If you’re tiring of the Echo Look’s AI-powered style tips, we have good news. Now, you can submit your full-body selfies to the Amazon Spark hive for feedback from real-life humans. The e-retail giant launched the camera-equipped Echo Look in June as an invite-only purchase, following it up with its Instagram-style social shopping feed, Amazon Spark, in July. Now, rather predictably, it’s combining the two, according to CNET.

Here’s how it works: You snap selfies in the outfits you’re planning on wearing using the Echo Look and instead of just sharing them with Amazon’s algorithms (or with friends and family), you can now upload them to Amazon Spark for advice from complete strangers. After all, what could be better for your self-esteem than a bunch of randoms judging and commenting on your clothes and body?

Add a question to complete your post, like “which outfit should I wear tonight?” and let the voting commence.

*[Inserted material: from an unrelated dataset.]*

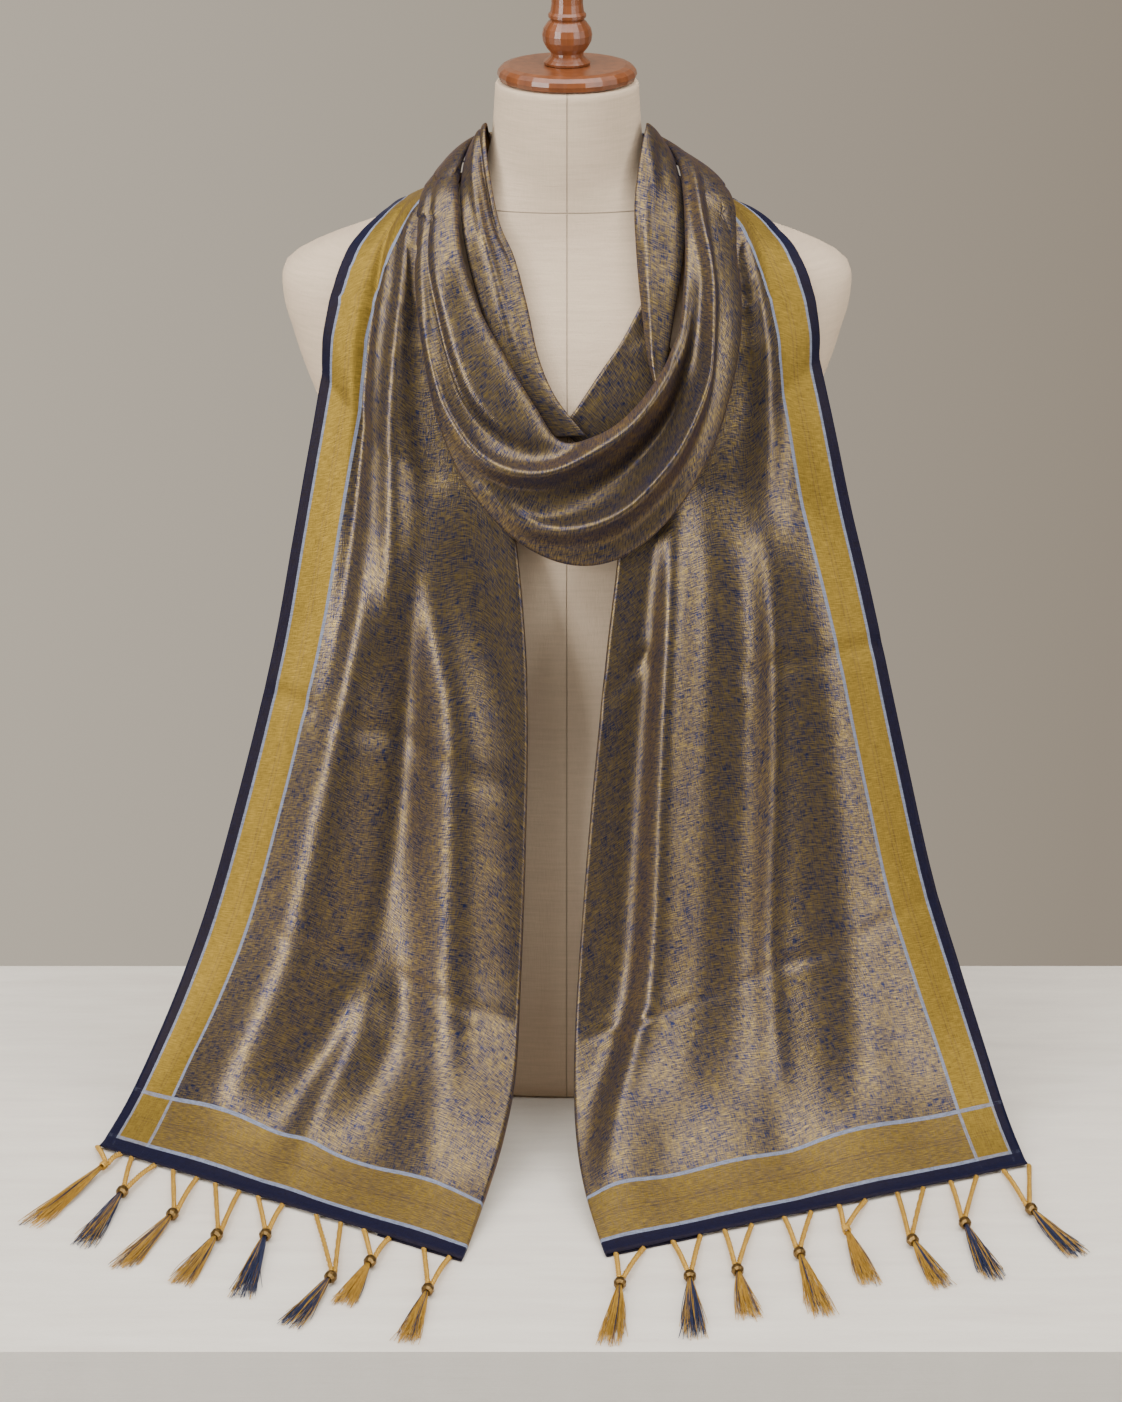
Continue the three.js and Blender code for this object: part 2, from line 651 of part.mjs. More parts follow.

The whole thing is tied to your Amazon username, and you can also enable notifications on the Echo Look app.

It only works on iOS for now, with Amazon explaining that it’s a way to “get input on your outfits from others who love fashion as much as you do.” Or you could end up siding with the AI over real-life folk and start questioning your humanity. Who cares when your ensemble looks fire, right?